> **Exercise**
Below is a listing; copy all of it exactly.
* Start *
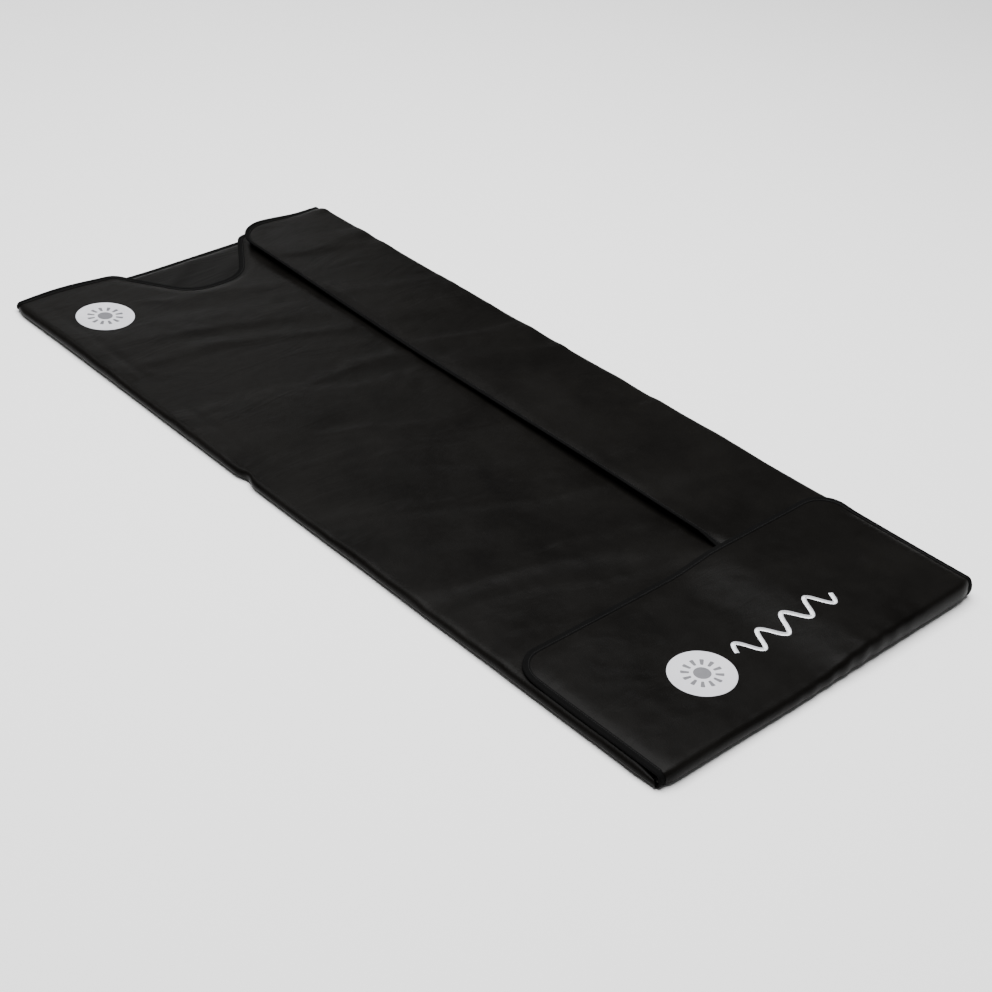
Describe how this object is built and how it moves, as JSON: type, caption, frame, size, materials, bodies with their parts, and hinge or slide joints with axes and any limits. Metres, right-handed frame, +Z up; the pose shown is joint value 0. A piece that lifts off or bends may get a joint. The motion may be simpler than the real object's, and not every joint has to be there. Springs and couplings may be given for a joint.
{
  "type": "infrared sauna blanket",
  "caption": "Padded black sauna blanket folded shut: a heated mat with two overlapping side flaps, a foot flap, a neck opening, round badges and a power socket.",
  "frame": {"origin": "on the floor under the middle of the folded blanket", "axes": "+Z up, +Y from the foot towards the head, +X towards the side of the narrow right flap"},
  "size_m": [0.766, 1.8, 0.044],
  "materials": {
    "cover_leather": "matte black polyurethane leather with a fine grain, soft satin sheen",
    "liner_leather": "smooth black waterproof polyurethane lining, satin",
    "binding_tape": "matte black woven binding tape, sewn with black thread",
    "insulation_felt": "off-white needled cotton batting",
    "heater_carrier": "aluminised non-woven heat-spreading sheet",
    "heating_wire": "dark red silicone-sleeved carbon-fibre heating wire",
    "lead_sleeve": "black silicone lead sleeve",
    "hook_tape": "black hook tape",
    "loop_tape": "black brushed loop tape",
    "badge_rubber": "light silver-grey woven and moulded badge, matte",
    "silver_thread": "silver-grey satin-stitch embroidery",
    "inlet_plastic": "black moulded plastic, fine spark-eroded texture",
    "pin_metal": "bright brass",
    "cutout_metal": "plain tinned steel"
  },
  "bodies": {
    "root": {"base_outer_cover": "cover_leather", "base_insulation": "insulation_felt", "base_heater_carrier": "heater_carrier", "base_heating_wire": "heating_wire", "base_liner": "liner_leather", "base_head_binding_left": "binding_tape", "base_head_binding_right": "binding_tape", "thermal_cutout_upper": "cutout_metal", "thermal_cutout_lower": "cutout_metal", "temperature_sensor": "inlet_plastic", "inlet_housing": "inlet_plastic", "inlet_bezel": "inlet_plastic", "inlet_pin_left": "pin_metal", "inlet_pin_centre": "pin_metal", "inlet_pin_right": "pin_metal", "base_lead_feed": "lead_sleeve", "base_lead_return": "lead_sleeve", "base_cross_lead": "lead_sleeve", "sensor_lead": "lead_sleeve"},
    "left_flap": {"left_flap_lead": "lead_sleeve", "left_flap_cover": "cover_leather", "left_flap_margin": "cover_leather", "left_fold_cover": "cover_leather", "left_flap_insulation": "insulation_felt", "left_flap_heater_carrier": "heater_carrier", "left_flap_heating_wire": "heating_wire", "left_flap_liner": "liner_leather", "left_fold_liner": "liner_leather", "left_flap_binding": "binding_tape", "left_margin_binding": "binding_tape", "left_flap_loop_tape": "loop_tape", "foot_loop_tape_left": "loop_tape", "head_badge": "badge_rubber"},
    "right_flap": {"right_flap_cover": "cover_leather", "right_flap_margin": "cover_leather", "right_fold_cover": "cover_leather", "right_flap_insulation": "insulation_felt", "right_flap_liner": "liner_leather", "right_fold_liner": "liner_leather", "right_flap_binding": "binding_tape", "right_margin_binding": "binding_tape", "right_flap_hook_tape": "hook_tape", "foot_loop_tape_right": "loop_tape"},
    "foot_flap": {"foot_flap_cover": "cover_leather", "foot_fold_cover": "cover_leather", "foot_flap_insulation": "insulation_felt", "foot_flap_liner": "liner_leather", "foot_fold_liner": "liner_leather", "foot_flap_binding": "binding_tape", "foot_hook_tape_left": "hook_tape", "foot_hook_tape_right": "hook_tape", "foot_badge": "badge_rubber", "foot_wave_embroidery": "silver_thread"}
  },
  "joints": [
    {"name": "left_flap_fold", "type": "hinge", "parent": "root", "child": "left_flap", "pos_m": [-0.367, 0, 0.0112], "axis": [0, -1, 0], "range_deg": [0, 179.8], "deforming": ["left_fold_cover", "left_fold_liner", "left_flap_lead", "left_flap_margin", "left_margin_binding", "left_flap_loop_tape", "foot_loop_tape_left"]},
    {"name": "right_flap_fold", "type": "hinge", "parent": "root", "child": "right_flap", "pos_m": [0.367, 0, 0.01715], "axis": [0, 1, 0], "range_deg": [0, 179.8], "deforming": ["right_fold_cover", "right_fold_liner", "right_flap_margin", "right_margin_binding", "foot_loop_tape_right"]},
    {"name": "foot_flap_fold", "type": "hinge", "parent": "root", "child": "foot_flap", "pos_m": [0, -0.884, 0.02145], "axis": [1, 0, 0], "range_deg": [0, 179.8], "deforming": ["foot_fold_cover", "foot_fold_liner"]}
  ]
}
* End *
> **Exercise solution**
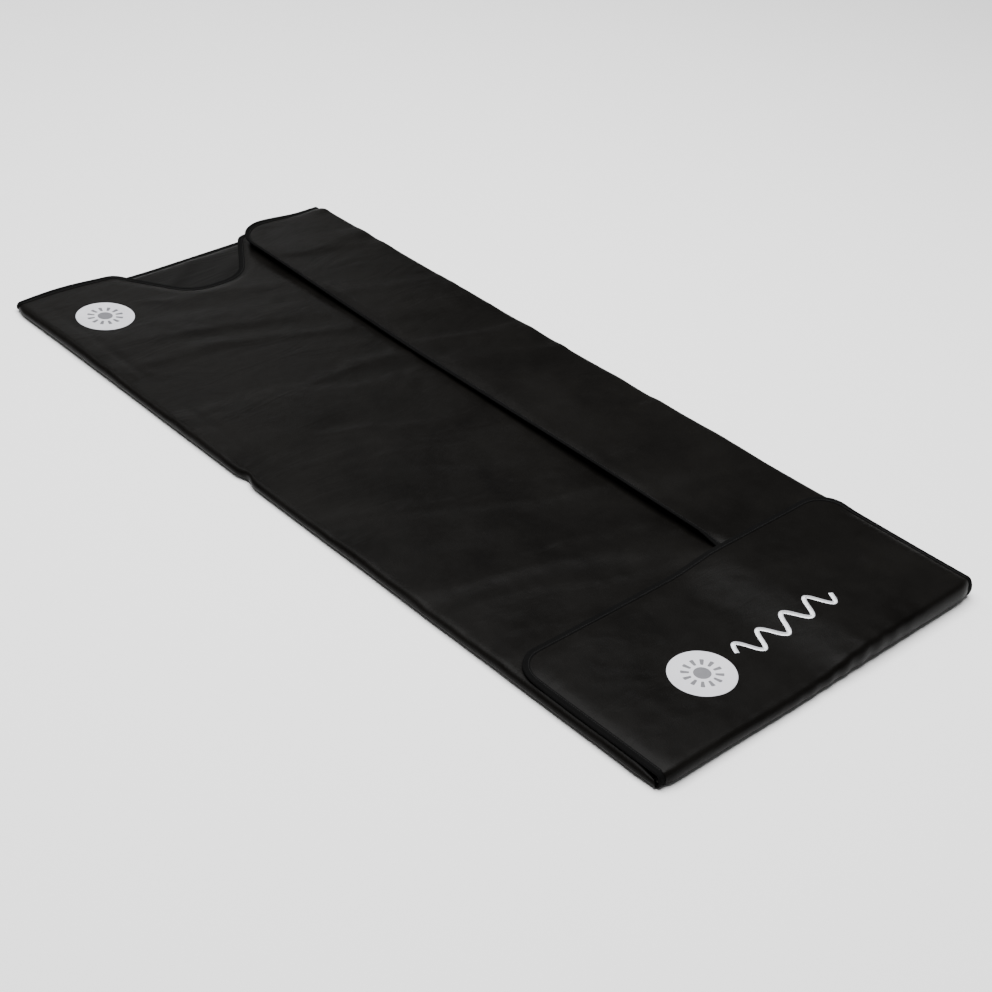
Describe how this object is built and how it moves, as JSON: type, caption, frame, size, materials, bodies with their parts, and hinge or slide joints with axes and any limits. Metres, right-handed frame, +Z up; the pose shown is joint value 0. A piece that lifts off or bends may get a joint. The motion may be simpler than the real object's, and not every joint has to be there. Springs and couplings may be given for a joint.
{
  "type": "infrared sauna blanket",
  "caption": "Padded black sauna blanket folded shut: a heated mat with two overlapping side flaps, a foot flap, a neck opening, round badges and a power socket.",
  "frame": {"origin": "on the floor under the middle of the folded blanket", "axes": "+Z up, +Y from the foot towards the head, +X towards the side of the narrow right flap"},
  "size_m": [0.766, 1.8, 0.044],
  "materials": {
    "cover_leather": "matte black polyurethane leather with a fine grain, soft satin sheen",
    "liner_leather": "smooth black waterproof polyurethane lining, satin",
    "binding_tape": "matte black woven binding tape, sewn with black thread",
    "insulation_felt": "off-white needled cotton batting",
    "heater_carrier": "aluminised non-woven heat-spreading sheet",
    "heating_wire": "dark red silicone-sleeved carbon-fibre heating wire",
    "lead_sleeve": "black silicone lead sleeve",
    "hook_tape": "black hook tape",
    "loop_tape": "black brushed loop tape",
    "badge_rubber": "light silver-grey woven and moulded badge, matte",
    "silver_thread": "silver-grey satin-stitch embroidery",
    "inlet_plastic": "black moulded plastic, fine spark-eroded texture",
    "pin_metal": "bright brass",
    "cutout_metal": "plain tinned steel"
  },
  "bodies": {
    "root": {"base_outer_cover": "cover_leather", "base_insulation": "insulation_felt", "base_heater_carrier": "heater_carrier", "base_heating_wire": "heating_wire", "base_liner": "liner_leather", "base_head_binding_left": "binding_tape", "base_head_binding_right": "binding_tape", "thermal_cutout_upper": "cutout_metal", "thermal_cutout_lower": "cutout_metal", "temperature_sensor": "inlet_plastic", "inlet_housing": "inlet_plastic", "inlet_bezel": "inlet_plastic", "inlet_pin_left": "pin_metal", "inlet_pin_centre": "pin_metal", "inlet_pin_right": "pin_metal", "base_lead_feed": "lead_sleeve", "base_lead_return": "lead_sleeve", "base_cross_lead": "lead_sleeve", "sensor_lead": "lead_sleeve"},
    "left_flap": {"left_flap_lead": "lead_sleeve", "left_flap_cover": "cover_leather", "left_flap_margin": "cover_leather", "left_fold_cover": "cover_leather", "left_flap_insulation": "insulation_felt", "left_flap_heater_carrier": "heater_carrier", "left_flap_heating_wire": "heating_wire", "left_flap_liner": "liner_leather", "left_fold_liner": "liner_leather", "left_flap_binding": "binding_tape", "left_margin_binding": "binding_tape", "left_flap_loop_tape": "loop_tape", "foot_loop_tape_left": "loop_tape", "head_badge": "badge_rubber"},
    "right_flap": {"right_flap_cover": "cover_leather", "right_flap_margin": "cover_leather", "right_fold_cover": "cover_leather", "right_flap_insulation": "insulation_felt", "right_flap_liner": "liner_leather", "right_fold_liner": "liner_leather", "right_flap_binding": "binding_tape", "right_margin_binding": "binding_tape", "right_flap_hook_tape": "hook_tape", "foot_loop_tape_right": "loop_tape"},
    "foot_flap": {"foot_flap_cover": "cover_leather", "foot_fold_cover": "cover_leather", "foot_flap_insulation": "insulation_felt", "foot_flap_liner": "liner_leather", "foot_fold_liner": "liner_leather", "foot_flap_binding": "binding_tape", "foot_hook_tape_left": "hook_tape", "foot_hook_tape_right": "hook_tape", "foot_badge": "badge_rubber", "foot_wave_embroidery": "silver_thread"}
  },
  "joints": [
    {"name": "left_flap_fold", "type": "hinge", "parent": "root", "child": "left_flap", "pos_m": [-0.367, 0, 0.0112], "axis": [0, -1, 0], "range_deg": [0, 179.8], "deforming": ["left_fold_cover", "left_fold_liner", "left_flap_lead", "left_flap_margin", "left_margin_binding", "left_flap_loop_tape", "foot_loop_tape_left"]},
    {"name": "right_flap_fold", "type": "hinge", "parent": "root", "child": "right_flap", "pos_m": [0.367, 0, 0.01715], "axis": [0, 1, 0], "range_deg": [0, 179.8], "deforming": ["right_fold_cover", "right_fold_liner", "right_flap_margin", "right_margin_binding", "foot_loop_tape_right"]},
    {"name": "foot_flap_fold", "type": "hinge", "parent": "root", "child": "foot_flap", "pos_m": [0, -0.884, 0.02145], "axis": [1, 0, 0], "range_deg": [0, 179.8], "deforming": ["foot_fold_cover", "foot_fold_liner"]}
  ]
}